> **Direction**
All lines from the one with "for name, stems" through the one with "for node in", and only those, are to be reproduced exactly, both ends included.

==== Data excerpt ====

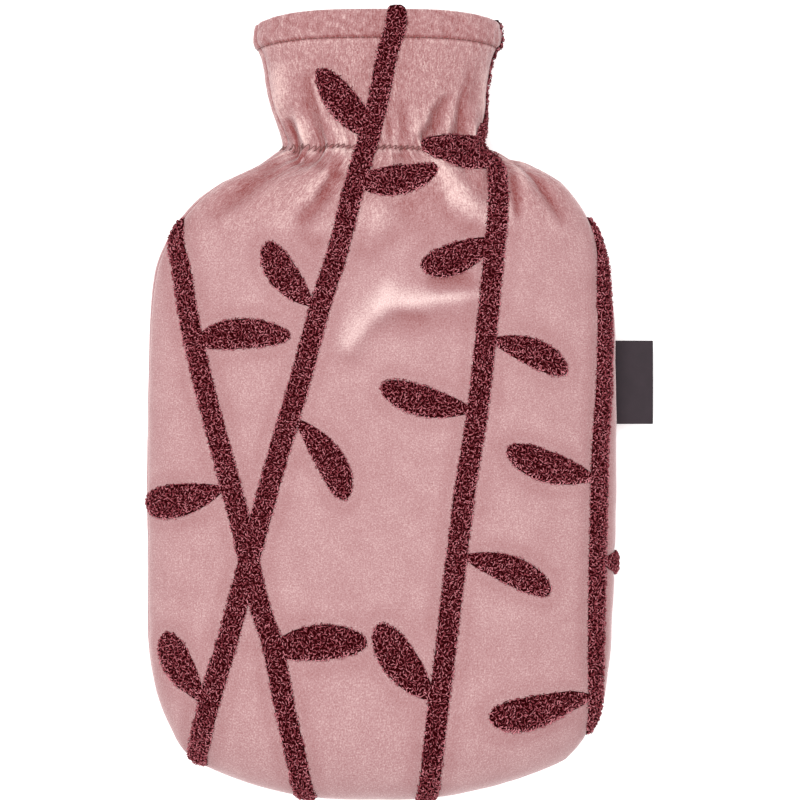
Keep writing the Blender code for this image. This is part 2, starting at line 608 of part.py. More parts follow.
def main():
    for old in list(bpy.data.objects):
        bpy.data.objects.remove(old)
    stations = row_stations()
    for name, columns in (("front_panel", front_columns), ("back_panel", back_columns)):
        add_piece(name, panel_mesh(name, columns, stations), VELOUR)
    face = FrontFace(stations)
    for name, stems in VINES.items():
        add_piece(name, embroidery_mesh(name, stems, face), LOOPED_YARN)
    add_piece("side_tab", tab_mesh("side_tab"), RIBBON)


main()
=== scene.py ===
"""The looks of a gathered-neck velour cover for a hot water bottle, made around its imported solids.

A place on the cloth has two coordinates, both in metres. "across" is measured round the body from the
middle of the front, to the right positive, and "along" is measured up the front. "lift" is a distance
off the cloth's outer face.
"""

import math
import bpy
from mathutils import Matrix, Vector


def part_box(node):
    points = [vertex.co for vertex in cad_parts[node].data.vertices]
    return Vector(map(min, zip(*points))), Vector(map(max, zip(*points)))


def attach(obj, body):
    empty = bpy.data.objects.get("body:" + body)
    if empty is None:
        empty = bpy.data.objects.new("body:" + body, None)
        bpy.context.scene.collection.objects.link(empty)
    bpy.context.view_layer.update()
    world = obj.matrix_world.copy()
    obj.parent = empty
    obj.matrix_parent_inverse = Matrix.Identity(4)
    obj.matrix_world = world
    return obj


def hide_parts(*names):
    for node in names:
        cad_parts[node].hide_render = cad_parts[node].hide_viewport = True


bl_info = {
    "name": "Hot water bottle cover",
    "version": (1, 0, 0),
    "blender": (4, 5, 0),
    "location": "3D View > Sidebar > Cover",
    "description": "Velour panels, yarn vines, stitching and side tab of a hot water bottle cover",
    "category": "Add Mesh",
}

import bpy
import numpy as np
from bpy.props import FloatProperty, FloatVectorProperty, PointerProperty
from bpy.types import Operator, Panel, PropertyGroup
from mathutils.geometry import delaunay_2d_cdt

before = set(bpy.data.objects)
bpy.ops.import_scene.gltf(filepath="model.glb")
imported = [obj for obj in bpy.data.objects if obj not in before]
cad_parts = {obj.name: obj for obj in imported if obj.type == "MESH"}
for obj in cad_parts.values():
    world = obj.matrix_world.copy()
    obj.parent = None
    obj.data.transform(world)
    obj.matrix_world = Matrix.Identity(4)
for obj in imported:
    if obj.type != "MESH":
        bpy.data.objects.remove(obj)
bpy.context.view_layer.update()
BODY = "root"
TINY = 1e-12
TENTHS_OF_MM = 10000  # in a metre


def metres(*rows, plain=0):
    """A table in metres, from one in tenths of a millimetre. Words and the last, plain columns stay."""
    return [
        [n if isinstance(n, str) or k >= len(row) - plain else n / TENTHS_OF_MM for k, n in enumerate(row)]
        for row in rows
    ]


# The cover's sections, from the bottom corners up to the rim. left and right are the half widths, crown
# and depth the heights above and below the widest line, and the last two say how square the section is.
SECTION_COLUMNS = ("along", "left", "right", "crown", "depth", "front_square", "back_square")
SECTIONS = metres(
    (-1540, 834, 812, 285, 250, 2.9, 3.6),
    (-1440, 900, 890, 287, 250, 2.9, 3.6),
    (-1250, 980, 972, 290, 250, 2.9, 3.6),
    (-1000, 1014, 1000, 292, 250, 2.9, 3.6),
    (-300, 1018, 1020, 292, 250, 2.9, 3.6),
    (300, 1008, 1014, 284, 250, 2.8, 3.6),
    (560, 986, 988, 272, 246, 2.7, 3.4),
    (720, 928, 938, 260, 240, 2.5, 3.0),
    (860, 826, 864, 246, 230, 2.4, 2.7),
    (960, 706, 780, 234, 220, 2.3, 2.5),
    (1040, 545, 640, 222, 210, 2.2, 2.3),
    (1090, 462, 510, 214, 204, 2.1, 2.2),
    (1125, 430, 458, 210, 200, 2.1, 2.2),
    (1180, 445, 448, 214, 203, 2.1, 2.2),
    (1340, 494, 454, 224, 209, 2.2, 2.2),
    (1530, 524, 485, 232, 214, 2.3, 2.3),
    (1610, 556, 515, 235, 216, 2.3, 2.3),
    (1690, 548, 510, 236, 216, 2.3, 2.3),
    plain=2,
)
LOWEST = dict(zip(SECTION_COLUMNS, SECTIONS[0]))
HIGHEST = dict(zip(SECTION_COLUMNS, SECTIONS[-1]))
CORNER = LOWEST["along"]
RIM = HIGHEST["along"]
GATHER = 0.1125  # the narrowest row
ELASTIC = 0.1096  # the row of elastic and its zigzag
ELASTIC_RISE = 0.0020  # how far the row's ends stand higher than its middle
HEM_STITCH = 0.1567
SEAM_LEVEL = 0.0230  # the height of the cover's widest line
RIM_DROOP = 0.0045  # at the rim's sides
DROOP_SQUARE = 4
BOTTOM_SAG = 0.0182  # how far the bottom edge's middle bulges past its corners
SAG_SQUARE = {"left": 2.6, "right": 2.2}  # how long the bulge stays full on each side
SAG_FADE = 0.090
ROLL_INSET = 0.040  # the bottom edge's roll from front to back
ROLL_HEIGHT = 0.0285
ROLL_SQUARE = 2.4
CORNER_REACH = 0.008
SEAM_SHIFT = {"left": -0.0060, "right": 0.0080}  # from the widest line towards the back
SEAM_GAP = 0.0001
ROUND_STEPS = 241  # points on a quarter of a section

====

> **Answer to this problem**
    for name, stems in VINES.items():
        add_piece(name, embroidery_mesh(name, stems, face), LOOPED_YARN)
    add_piece("side_tab", tab_mesh("side_tab"), RIBBON)


main()
=== scene.py ===
"""The looks of a gathered-neck velour cover for a hot water bottle, made around its imported solids.

A place on the cloth has two coordinates, both in metres. "across" is measured round the body from the
middle of the front, to the right positive, and "along" is measured up the front. "lift" is a distance
off the cloth's outer face.
"""

import math
import bpy
from mathutils import Matrix, Vector


def part_box(node):
    points = [vertex.co for vertex in cad_parts[node].data.vertices]
    return Vector(map(min, zip(*points))), Vector(map(max, zip(*points)))


def attach(obj, body):
    empty = bpy.data.objects.get("body:" + body)
    if empty is None:
        empty = bpy.data.objects.new("body:" + body, None)
        bpy.context.scene.collection.objects.link(empty)
    bpy.context.view_layer.update()
    world = obj.matrix_world.copy()
    obj.parent = empty
    obj.matrix_parent_inverse = Matrix.Identity(4)
    obj.matrix_world = world
    return obj


def hide_parts(*names):
    for node in names:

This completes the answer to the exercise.